• Your goal: Only the lines from the start up to and including the line containing "specks_on_foot, tin_glaze, 2)" should be repeated, word for word.

• Source excerpt:
>> Begin
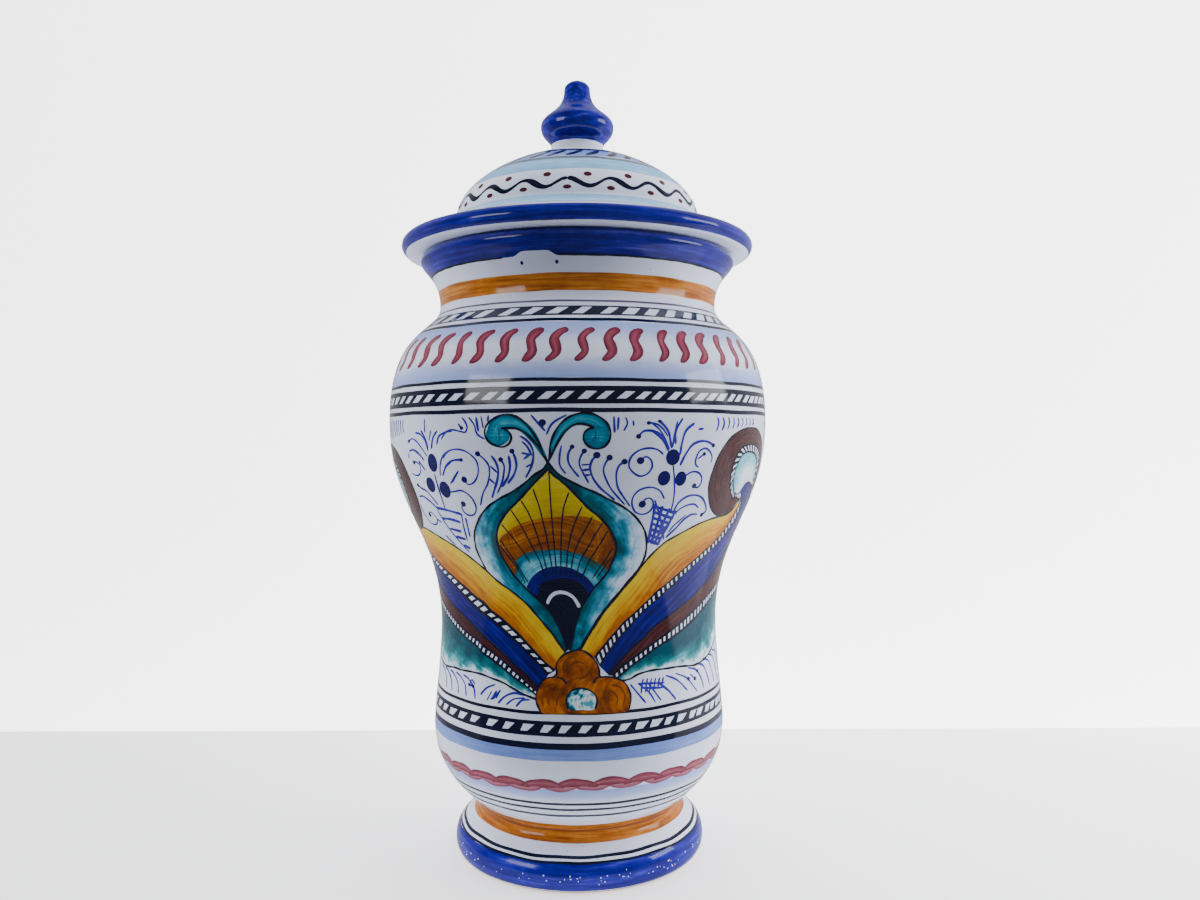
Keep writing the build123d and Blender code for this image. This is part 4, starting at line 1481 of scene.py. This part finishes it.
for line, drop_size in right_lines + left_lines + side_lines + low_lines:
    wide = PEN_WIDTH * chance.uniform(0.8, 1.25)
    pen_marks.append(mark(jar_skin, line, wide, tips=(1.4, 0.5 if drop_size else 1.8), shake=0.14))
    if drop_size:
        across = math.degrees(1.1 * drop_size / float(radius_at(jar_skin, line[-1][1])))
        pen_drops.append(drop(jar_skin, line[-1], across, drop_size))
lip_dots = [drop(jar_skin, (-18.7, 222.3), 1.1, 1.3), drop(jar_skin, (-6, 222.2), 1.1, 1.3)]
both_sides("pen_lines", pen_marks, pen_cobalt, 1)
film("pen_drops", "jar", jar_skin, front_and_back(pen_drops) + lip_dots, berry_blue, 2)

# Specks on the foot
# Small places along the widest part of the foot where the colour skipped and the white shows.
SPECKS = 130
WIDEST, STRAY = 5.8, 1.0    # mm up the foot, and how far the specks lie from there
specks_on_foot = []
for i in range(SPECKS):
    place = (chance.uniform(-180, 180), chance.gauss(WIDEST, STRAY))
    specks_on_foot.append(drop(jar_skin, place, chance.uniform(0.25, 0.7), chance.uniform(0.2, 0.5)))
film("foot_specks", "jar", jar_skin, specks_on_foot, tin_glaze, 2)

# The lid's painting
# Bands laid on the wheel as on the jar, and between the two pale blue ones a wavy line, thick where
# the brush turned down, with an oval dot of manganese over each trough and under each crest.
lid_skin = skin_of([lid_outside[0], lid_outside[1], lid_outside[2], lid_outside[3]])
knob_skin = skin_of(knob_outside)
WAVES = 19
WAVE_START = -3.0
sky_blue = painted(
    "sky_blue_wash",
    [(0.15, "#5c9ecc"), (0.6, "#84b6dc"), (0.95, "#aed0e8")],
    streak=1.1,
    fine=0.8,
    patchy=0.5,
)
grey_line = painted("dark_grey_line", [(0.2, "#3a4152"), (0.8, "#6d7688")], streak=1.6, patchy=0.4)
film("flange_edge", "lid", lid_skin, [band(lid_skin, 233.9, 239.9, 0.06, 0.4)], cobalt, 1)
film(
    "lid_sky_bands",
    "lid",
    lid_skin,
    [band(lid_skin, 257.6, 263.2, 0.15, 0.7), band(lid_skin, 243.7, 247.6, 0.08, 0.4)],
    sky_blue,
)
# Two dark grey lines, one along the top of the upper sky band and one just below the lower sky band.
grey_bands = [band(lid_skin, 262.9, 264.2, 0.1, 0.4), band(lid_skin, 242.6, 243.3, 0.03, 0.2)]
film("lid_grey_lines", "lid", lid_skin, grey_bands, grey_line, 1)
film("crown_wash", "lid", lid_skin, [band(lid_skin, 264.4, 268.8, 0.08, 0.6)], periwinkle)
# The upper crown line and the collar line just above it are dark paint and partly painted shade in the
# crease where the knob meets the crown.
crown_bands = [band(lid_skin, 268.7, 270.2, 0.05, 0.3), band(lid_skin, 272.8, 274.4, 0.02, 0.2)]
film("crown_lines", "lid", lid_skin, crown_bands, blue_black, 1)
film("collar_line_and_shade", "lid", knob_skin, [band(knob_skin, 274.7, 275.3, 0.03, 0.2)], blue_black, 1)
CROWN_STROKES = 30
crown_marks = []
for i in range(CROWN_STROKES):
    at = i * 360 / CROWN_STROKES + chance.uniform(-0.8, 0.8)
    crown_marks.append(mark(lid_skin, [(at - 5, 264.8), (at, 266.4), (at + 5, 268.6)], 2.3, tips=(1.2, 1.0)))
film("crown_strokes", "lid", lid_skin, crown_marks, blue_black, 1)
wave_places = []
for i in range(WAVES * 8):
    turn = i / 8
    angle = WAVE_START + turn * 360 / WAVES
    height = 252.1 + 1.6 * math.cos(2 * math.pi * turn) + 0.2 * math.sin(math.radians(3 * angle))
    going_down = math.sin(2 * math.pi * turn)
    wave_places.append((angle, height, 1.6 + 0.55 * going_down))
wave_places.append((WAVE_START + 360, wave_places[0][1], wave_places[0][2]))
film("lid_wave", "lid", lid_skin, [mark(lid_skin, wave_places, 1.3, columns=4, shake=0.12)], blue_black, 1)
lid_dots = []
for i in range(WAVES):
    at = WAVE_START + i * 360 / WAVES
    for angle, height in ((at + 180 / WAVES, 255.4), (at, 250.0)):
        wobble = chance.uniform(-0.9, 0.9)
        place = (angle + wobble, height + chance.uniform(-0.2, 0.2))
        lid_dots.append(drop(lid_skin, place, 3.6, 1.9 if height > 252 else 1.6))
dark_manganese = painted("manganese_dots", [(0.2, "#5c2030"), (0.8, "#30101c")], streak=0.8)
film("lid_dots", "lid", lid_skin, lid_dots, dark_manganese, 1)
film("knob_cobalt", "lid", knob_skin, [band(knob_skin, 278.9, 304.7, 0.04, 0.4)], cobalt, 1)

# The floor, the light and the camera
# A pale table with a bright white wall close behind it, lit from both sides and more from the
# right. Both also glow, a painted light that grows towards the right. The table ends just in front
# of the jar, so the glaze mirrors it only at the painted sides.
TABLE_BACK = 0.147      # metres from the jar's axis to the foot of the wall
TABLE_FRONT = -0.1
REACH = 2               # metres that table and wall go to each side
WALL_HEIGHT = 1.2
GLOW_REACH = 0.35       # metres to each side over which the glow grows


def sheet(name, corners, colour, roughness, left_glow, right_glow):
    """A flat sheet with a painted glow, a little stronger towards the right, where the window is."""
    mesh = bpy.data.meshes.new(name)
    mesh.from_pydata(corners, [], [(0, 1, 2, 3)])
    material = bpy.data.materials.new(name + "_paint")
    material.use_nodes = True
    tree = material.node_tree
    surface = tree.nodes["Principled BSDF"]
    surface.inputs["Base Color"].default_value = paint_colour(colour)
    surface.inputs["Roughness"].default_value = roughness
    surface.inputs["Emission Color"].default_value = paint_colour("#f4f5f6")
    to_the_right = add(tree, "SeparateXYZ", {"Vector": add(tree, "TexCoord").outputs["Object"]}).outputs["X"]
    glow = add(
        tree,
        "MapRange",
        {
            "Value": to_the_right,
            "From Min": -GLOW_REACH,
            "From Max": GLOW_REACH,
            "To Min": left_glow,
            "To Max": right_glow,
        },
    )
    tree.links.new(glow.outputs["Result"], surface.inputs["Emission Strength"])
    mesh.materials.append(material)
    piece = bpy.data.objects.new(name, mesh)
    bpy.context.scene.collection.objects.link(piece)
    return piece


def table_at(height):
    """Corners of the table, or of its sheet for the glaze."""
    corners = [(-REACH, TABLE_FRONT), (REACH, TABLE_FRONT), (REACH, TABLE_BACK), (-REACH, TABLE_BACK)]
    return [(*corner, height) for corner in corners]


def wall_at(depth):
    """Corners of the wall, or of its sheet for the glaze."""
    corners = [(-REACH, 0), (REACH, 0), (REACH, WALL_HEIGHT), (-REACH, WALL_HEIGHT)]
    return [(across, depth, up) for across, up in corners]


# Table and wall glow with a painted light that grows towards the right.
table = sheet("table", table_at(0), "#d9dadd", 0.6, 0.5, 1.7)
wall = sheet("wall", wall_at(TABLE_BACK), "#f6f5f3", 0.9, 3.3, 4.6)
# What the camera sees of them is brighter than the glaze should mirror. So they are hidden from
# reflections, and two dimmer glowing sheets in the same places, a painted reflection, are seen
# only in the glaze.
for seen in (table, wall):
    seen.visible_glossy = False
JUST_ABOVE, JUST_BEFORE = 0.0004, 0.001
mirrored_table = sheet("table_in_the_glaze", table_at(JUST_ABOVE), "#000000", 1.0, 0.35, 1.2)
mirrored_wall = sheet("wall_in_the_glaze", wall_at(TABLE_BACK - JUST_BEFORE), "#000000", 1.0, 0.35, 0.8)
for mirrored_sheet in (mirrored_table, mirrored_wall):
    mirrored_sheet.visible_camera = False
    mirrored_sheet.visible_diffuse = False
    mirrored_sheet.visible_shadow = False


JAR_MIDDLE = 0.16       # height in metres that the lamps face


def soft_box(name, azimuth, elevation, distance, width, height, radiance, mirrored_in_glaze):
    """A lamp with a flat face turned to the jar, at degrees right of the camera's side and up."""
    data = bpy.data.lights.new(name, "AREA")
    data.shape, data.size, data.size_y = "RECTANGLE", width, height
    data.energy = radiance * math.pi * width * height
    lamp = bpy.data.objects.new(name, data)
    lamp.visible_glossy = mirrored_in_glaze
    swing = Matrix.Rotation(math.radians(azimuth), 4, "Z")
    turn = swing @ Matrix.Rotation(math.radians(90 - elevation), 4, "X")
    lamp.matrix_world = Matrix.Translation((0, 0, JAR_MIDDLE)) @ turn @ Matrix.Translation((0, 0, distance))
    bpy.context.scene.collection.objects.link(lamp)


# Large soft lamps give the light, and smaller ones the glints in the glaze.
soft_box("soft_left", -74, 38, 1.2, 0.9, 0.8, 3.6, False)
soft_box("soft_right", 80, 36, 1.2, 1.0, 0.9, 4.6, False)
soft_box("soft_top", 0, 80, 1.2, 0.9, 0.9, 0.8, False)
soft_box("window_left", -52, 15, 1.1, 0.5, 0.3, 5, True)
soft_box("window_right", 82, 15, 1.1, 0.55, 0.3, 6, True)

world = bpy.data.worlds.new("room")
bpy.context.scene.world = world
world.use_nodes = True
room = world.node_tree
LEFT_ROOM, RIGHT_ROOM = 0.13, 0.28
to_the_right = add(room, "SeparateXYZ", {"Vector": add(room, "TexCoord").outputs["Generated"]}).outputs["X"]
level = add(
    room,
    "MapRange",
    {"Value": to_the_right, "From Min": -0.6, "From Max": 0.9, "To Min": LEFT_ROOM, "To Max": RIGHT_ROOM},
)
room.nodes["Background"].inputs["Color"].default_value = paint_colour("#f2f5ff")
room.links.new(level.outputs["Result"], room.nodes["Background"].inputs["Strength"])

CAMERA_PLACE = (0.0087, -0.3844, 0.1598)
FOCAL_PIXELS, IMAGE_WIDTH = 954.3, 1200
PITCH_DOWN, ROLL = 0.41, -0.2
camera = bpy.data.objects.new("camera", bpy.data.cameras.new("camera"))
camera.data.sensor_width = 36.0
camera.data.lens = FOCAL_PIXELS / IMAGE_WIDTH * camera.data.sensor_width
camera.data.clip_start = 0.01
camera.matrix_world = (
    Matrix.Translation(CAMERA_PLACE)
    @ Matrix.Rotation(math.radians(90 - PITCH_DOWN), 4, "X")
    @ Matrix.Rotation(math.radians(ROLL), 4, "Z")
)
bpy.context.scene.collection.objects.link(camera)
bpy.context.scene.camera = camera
>> End
• The result:
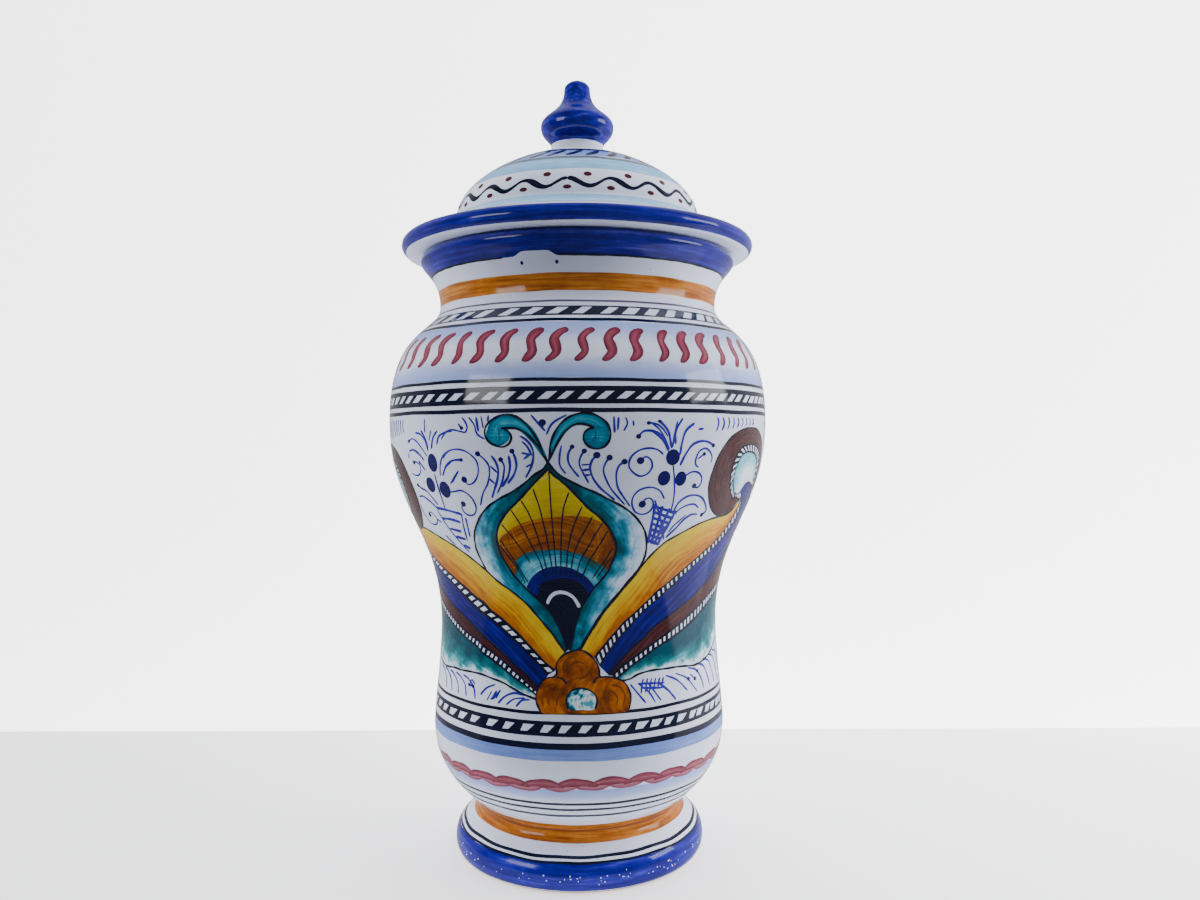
Keep writing the build123d and Blender code for this image. This is part 4, starting at line 1481 of scene.py. This part finishes it.
for line, drop_size in right_lines + left_lines + side_lines + low_lines:
    wide = PEN_WIDTH * chance.uniform(0.8, 1.25)
    pen_marks.append(mark(jar_skin, line, wide, tips=(1.4, 0.5 if drop_size else 1.8), shake=0.14))
    if drop_size:
        across = math.degrees(1.1 * drop_size / float(radius_at(jar_skin, line[-1][1])))
        pen_drops.append(drop(jar_skin, line[-1], across, drop_size))
lip_dots = [drop(jar_skin, (-18.7, 222.3), 1.1, 1.3), drop(jar_skin, (-6, 222.2), 1.1, 1.3)]
both_sides("pen_lines", pen_marks, pen_cobalt, 1)
film("pen_drops", "jar", jar_skin, front_and_back(pen_drops) + lip_dots, berry_blue, 2)

# Specks on the foot
# Small places along the widest part of the foot where the colour skipped and the white shows.
SPECKS = 130
WIDEST, STRAY = 5.8, 1.0    # mm up the foot, and how far the specks lie from there
specks_on_foot = []
for i in range(SPECKS):
    place = (chance.uniform(-180, 180), chance.gauss(WIDEST, STRAY))
    specks_on_foot.append(drop(jar_skin, place, chance.uniform(0.25, 0.7), chance.uniform(0.2, 0.5)))
film("foot_specks", "jar", jar_skin, specks_on_foot, tin_glaze, 2)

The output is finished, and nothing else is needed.